Las mafias que obligan a una reforma penal casi a la desesperada se enquistaron en las entrañas del Estado, se reproducen como la mala hierba y alimentan una violencia estructural que condena a la población al fatalismo y la pérdida de valores éticos. La epidemia gangrena la confianza en la policía y la justicia. Recuperarla es misión imposible sin una mayor inversión social y una profunda transformación cultural, porque el fenómeno de la criminalidad y la impunidad responde a factores históricos, sociales, económicos e institucionales. La deficitaria generación de empleo y probidad es el fundamental.

Solo la convergencia de medidas servirá en un país con cerca de 30.000 homicidios anuales. Todos los programas contra la delincuencia organizada fracasaron. Lo intentó Felipe Calderón hace una década con la Policía Federal, y lo intenta Andrés Manuel López Obrador con la Guardia Nacional, que absorbió competencias de otros cuerpos y demostró su eficacia tardando más de tres horas en llegar al lugar donde masacraron a la familia mormona.

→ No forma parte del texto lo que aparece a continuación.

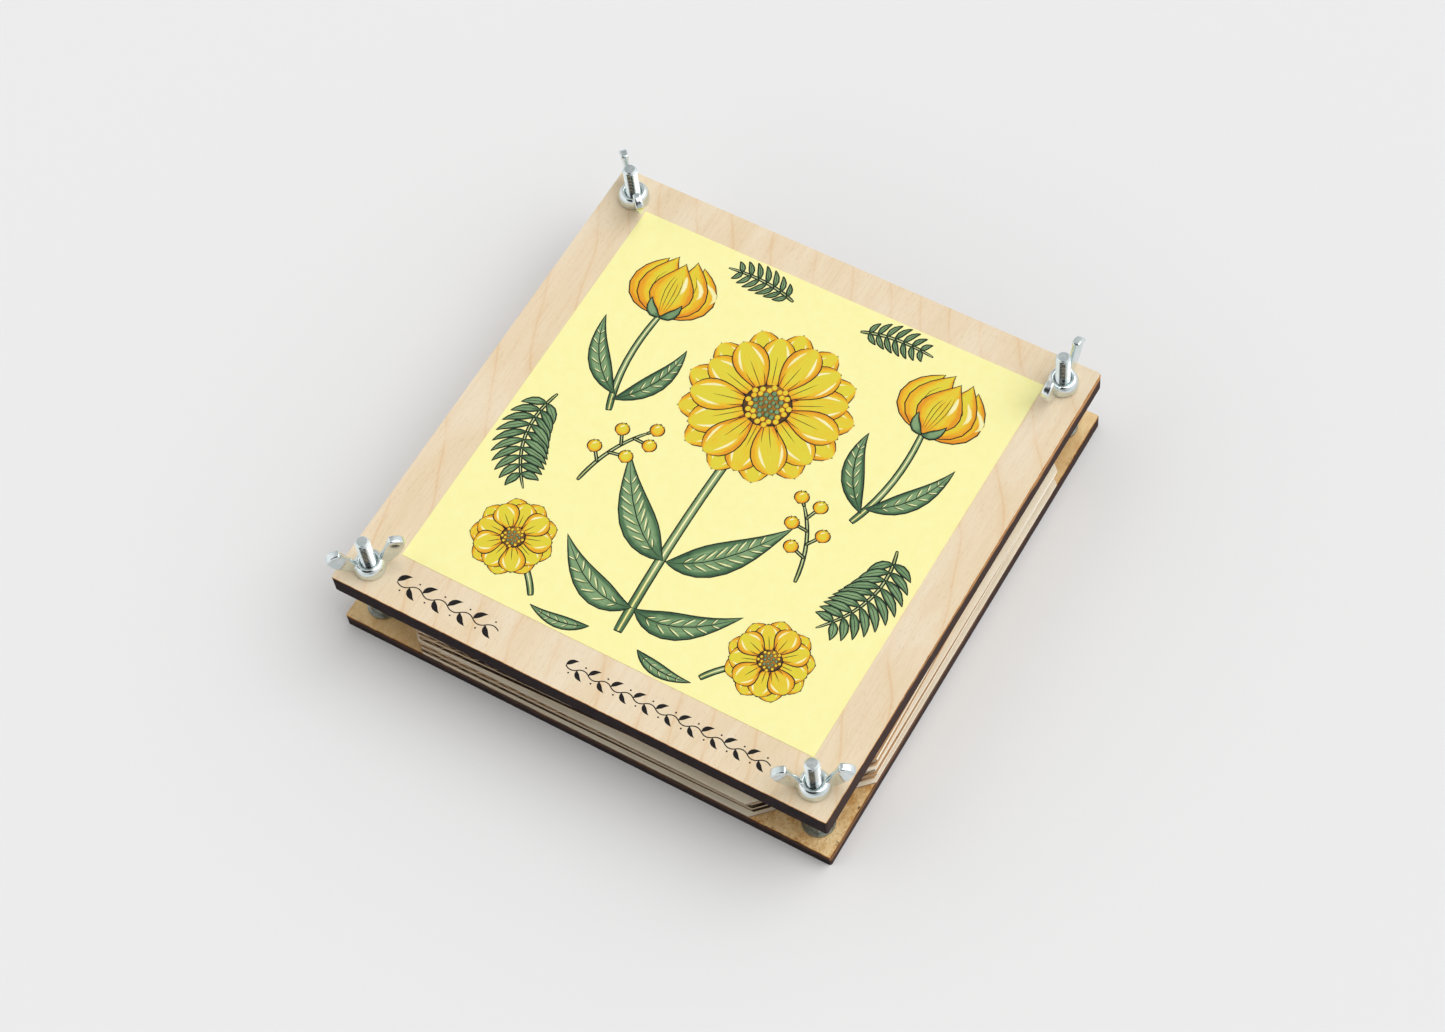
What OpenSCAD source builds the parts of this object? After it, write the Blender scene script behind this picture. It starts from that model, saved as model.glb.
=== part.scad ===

El nuevo código dotará de valor probatorio a las escuchas y endurecerá la persecución de jueces y funcionarios venales, pero será insuficiente sin la moralización y adecentamiento de plantillas mal pagadas, vulnerables al soborno y expuestas a perder la vida en los Estados donde los carteles la arrebatan. La delincuencia se adapta a los cambios de Gobierno, cuyos incumplimientos contaminan el comportamiento de la población, asaltada por la impotencia, la rabia y la emulación de las inmoralidades.

Nueve de cada diez delitos no se denuncian por el desprestigio de los servidores públicos. Uno de cada tres nacionales sobornó a un juez, según Transparencia Internacional. ¿Qué cabe esperar cuando toda una dotación, incluido su comandante, es detenida por impedir a punta de fusil que compañeros de otras comisarías investiguen a los narcos de su zona?

¿Qué puede hacerse cuando de los pelotones depurados nacen las bandas de asesinos y ladrones? Quien no conoce a Dios, a cualquier santo le reza. Mientras los cuerpos de seguridad que necesita México siguen en el limbo, su presidente eleva a los altares a la Guardia Nacional y municiona la legislación para que haga milagros en los que ni él mismo cree.